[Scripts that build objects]

====================

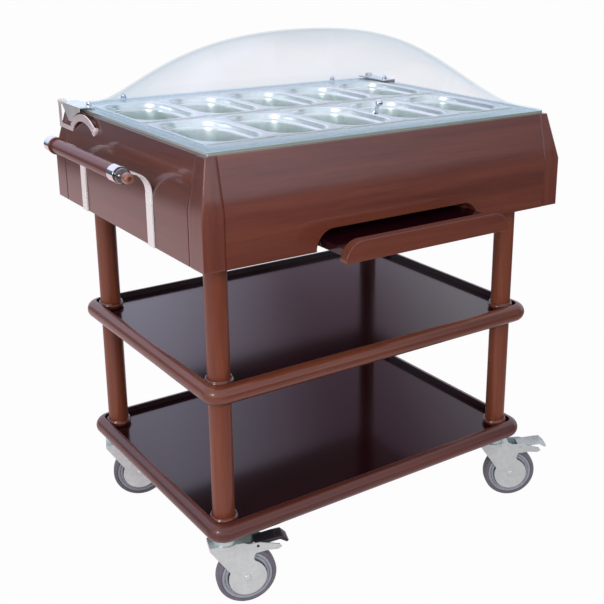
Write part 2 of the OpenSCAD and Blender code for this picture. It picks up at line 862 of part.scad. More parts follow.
// Wheel centre: a thick bore, a thin web and a rim
module hub(i) {
    w = wheel_w / 2;
    color("#8e8f96") at_caster(i) translate([trail, 0, wheel_r]) rotate([90, 0, 0])
        rotate_extrude($fn = 96) union() {
            translate([axle_d / 2 + run_gap, -leg_in + rest_gap]) square([7, 2 * (leg_in - rest_gap)]);
            translate([axle_d / 2 + 5, -3]) square([hub_r - axle_d / 2 - 7, 6]);
            translate([hub_r - 4, -w + 1]) square([4, wheel_w - 2]);
        }
}

// Brake pedal: a tread plate between the fork's arms, with its shoe and pivot pin
module pedal(i) {
    shoe_z = wheel_d - 3;
    color("#3a3a40") at_caster(i) {
        rotate([90, 0, 0]) linear_extrude(pedal_w, center = true) union() {
            polygon([
                [trail + 18, wheel_d + 13], [trail + 62, wheel_d + 19], [trail + 80, wheel_d + 20],
                [pedal_tip, wheel_d + 7], [pedal_tip - 4, wheel_d + 3],
                [trail + 74, wheel_d + 12], [trail + 30, wheel_d + 6], [trail + 20, wheel_d + 6]
            ]);
            polygon([
                [trail + 27, wheel_d + 7], [trail + 32, shoe_z], [trail + 40, shoe_z], [trail + 46, wheel_d + 9]
            ]);
        }
        translate([pedal_pivot[0], 0, pedal_pivot[1]]) rotate([90, 0, 0])
            cylinder(d = 6, h = 2 * leg_out + 2, center = true);
    }
}

shelf_rim(low_top);  // lower_shelf_rim
shelf_panel(low_top);  // lower_shelf_panel
shelf_rim(mid_top);  // middle_shelf_rim
shelf_panel(mid_top);  // middle_shelf_panel
lower_posts();
upper_posts();
post_collars();
tie_rods();
corner_blocks();
front_panel();
rear_panel();
left_panel();
right_panel();
box_floor();
well_liner();
top_frame();
divider_bars();
pan(1, -1);  // pan_front_1
pan(2, -1);  // pan_front_2
pan(3, -1);  // pan_front_3
pan(4, -1);  // pan_front_4
pan(5, -1);  // pan_front_5
pan(1, 1);  // pan_rear_1
pan(2, 1);  // pan_rear_2
pan(3, 1);  // pan_rear_3
pan(4, 1);  // pan_rear_4
pan(5, 1);  // pan_rear_5
dome();
dome_knob();
dome_bolts();
hinge_leaf_left();
hinge_leaf_right();
hinge_bracket_left();
hinge_bracket_right();
plate_shelf_board();
plate_shelf_lip();
shelf_runners();
handle_bar();
handle_bands();
handle_finial();
handle_straps();
caster_plates();
fork(0, true);  // fork_front_left
fork(1, true);  // fork_front_right
fork(2, false);  // fork_rear_left
fork(3, false);  // fork_rear_right
axle(0);  // axle_front_left
axle(1);  // axle_front_right
axle(2);  // axle_rear_left
axle(3);  // axle_rear_right
tyre(0);  // tyre_front_left
tyre(1);  // tyre_front_right
tyre(2);  // tyre_rear_left
tyre(3);  // tyre_rear_right
hub(0);  // hub_front_left
hub(1);  // hub_front_right
hub(2);  // hub_rear_left
hub(3);  // hub_rear_right
pedal(0);  // pedal_front_left
pedal(1);  // pedal_front_right
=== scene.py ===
import json
from math import cos, pi, radians, sin

import bmesh
import bpy
from mathutils import Matrix, Vector

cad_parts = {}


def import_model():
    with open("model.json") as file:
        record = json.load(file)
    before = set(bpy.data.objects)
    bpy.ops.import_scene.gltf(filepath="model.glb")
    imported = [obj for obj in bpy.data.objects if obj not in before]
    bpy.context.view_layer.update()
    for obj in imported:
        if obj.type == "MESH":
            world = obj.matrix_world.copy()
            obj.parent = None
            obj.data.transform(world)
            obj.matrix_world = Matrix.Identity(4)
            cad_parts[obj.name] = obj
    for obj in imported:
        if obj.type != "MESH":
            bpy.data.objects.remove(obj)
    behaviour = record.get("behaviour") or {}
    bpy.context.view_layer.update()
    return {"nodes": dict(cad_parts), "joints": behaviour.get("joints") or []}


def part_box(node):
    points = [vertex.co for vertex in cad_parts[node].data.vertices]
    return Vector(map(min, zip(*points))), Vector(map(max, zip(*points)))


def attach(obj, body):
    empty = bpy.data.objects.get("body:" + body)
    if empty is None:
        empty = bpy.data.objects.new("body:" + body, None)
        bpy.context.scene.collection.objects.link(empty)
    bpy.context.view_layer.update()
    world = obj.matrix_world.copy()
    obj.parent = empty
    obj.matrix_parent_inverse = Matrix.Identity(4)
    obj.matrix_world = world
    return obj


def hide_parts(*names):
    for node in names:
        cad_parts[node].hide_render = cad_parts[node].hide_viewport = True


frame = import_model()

MM = 0.001
NODES = frame["nodes"]


# Frame measures

def middle(node):
    """Centre of a node's box."""
    low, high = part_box(node)
    return (low + high) / 2


def half_size(node):
    """Half sizes of a node's box."""
    low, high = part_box(node)
    return (high - low) / 2


CART = middle("top_frame")
CORNERS = ("front_left", "front_right", "rear_left", "rear_right")
JOINTS = {joint["name"]: joint for joint in frame["joints"]}


# Colours and node trees

def srgb(red, green, blue):
    """Linear RGBA of a colour given in the photograph's own 0 to 255 units."""
    def linear(value):
        share = value / 255
        return share / 12.92 if share <= 0.04045 else ((share + 0.055) / 1.055) ** 2.4
    return (linear(red), linear(green), linear(blue), 1.0)


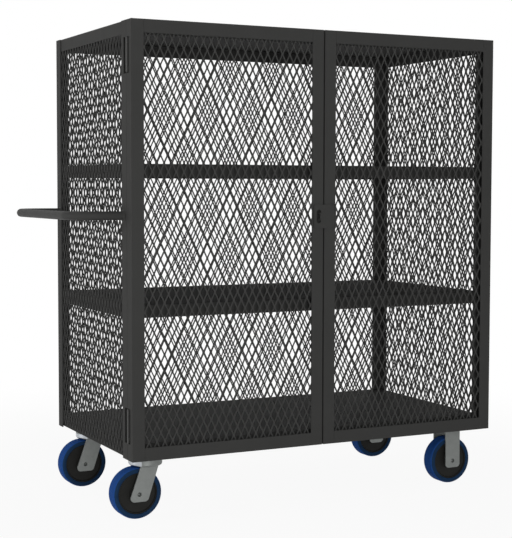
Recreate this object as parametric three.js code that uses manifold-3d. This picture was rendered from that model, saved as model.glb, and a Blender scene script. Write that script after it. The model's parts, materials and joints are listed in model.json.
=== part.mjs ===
// A mesh security cart: a welded cage of angle posts, sheet steel pans and expanded metal,
// two framed mesh doors on butt hinges, a padlock hasp, a tube push handle and four casters.
// Millimetres, +Z up. +X runs from the handle end to the other end, and the doors face -Y.

import * as THREE from 'three';
import { mergeVertices } from 'three/addons/utils/BufferGeometryUtils.js';
import Module from 'manifold-3d';

const wasm = await Module();
wasm.setup();

// Cage: four corner posts, a deck, two shelves and a top
const frameWidth = 1243;
const frameDepth = 627.4;
const frameHeight = 1257;
const postLeg = 38.1;
const postThickness = 3.2;
const deckRise = 41;
const panLip = 38.1;
const panSheet = 2;
const panBend = 3;
const seatGap = 0.3;

// Channels welded under the deck, which the casters bolt to
const channelWidth = 130;
const channelWall = 3;
const channelEndGap = 20;

// Expanded metal: one modelled opening stands for several real diamonds each way
const diamondWidth = 24.4;
const diamondHeight = 50.8;
const diamondsPerOpening = 6;
const strandWidth = 11;
const meshThickness = 2.8;
const meshFootRise = 12.7;
const meshFrontLap = 8;
const meshFieldLap = 3;

// Doors: frames of angle that close over the front of the posts
const doorDepth = 38.1;
const doorLeg = 38.1;
const doorThickness = 3.2;
const doorBackGap = 1;
const doorCentreGap = 4.5;

// Butt hinges in notches across the joint of door and post, their leaves on the inner faces
const hingeHeight = 97;
const hingeInset = 99.5;
const hingeAxisOffset = 2;
const hingeAxisSetForward = 8.1;
const hingeNotchReach = 21.6;
const knuckleRadius = 2.6;
const knuckleGap = 0.5;
const endKnuckleShare = 0.16;
const hingeLeafThickness = 1.6;
const hingeNotchClearance = 1.2;
const hingePinRadius = 1.2;
const hingePinPlay = 0.3;
const hingePinHeadRadius = 2.2;
const hingePinHeadHeight = 1.3;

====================

What you are asked to do:
Write out, exactly as they stand, the lines from the one containing "hinge_leaf_right();" through the one containing "obj.data.transform(world)", both ends included.

Response for this exercise:
hinge_leaf_right();
hinge_bracket_left();
hinge_bracket_right();
plate_shelf_board();
plate_shelf_lip();
shelf_runners();
handle_bar();
handle_bands();
handle_finial();
handle_straps();
caster_plates();
fork(0, true);  // fork_front_left
fork(1, true);  // fork_front_right
fork(2, false);  // fork_rear_left
fork(3, false);  // fork_rear_right
axle(0);  // axle_front_left
axle(1);  // axle_front_right
axle(2);  // axle_rear_left
axle(3);  // axle_rear_right
tyre(0);  // tyre_front_left
tyre(1);  // tyre_front_right
tyre(2);  // tyre_rear_left
tyre(3);  // tyre_rear_right
hub(0);  // hub_front_left
hub(1);  // hub_front_right
hub(2);  // hub_rear_left
hub(3);  // hub_rear_right
pedal(0);  // pedal_front_left
pedal(1);  // pedal_front_right
=== scene.py ===
import json
from math import cos, pi, radians, sin

import bmesh
import bpy
from mathutils import Matrix, Vector

cad_parts = {}


def import_model():
    with open("model.json") as file:
        record = json.load(file)
    before = set(bpy.data.objects)
    bpy.ops.import_scene.gltf(filepath="model.glb")
    imported = [obj for obj in bpy.data.objects if obj not in before]
    bpy.context.view_layer.update()
    for obj in imported:
        if obj.type == "MESH":
            world = obj.matrix_world.copy()
            obj.parent = None
            obj.data.transform(world)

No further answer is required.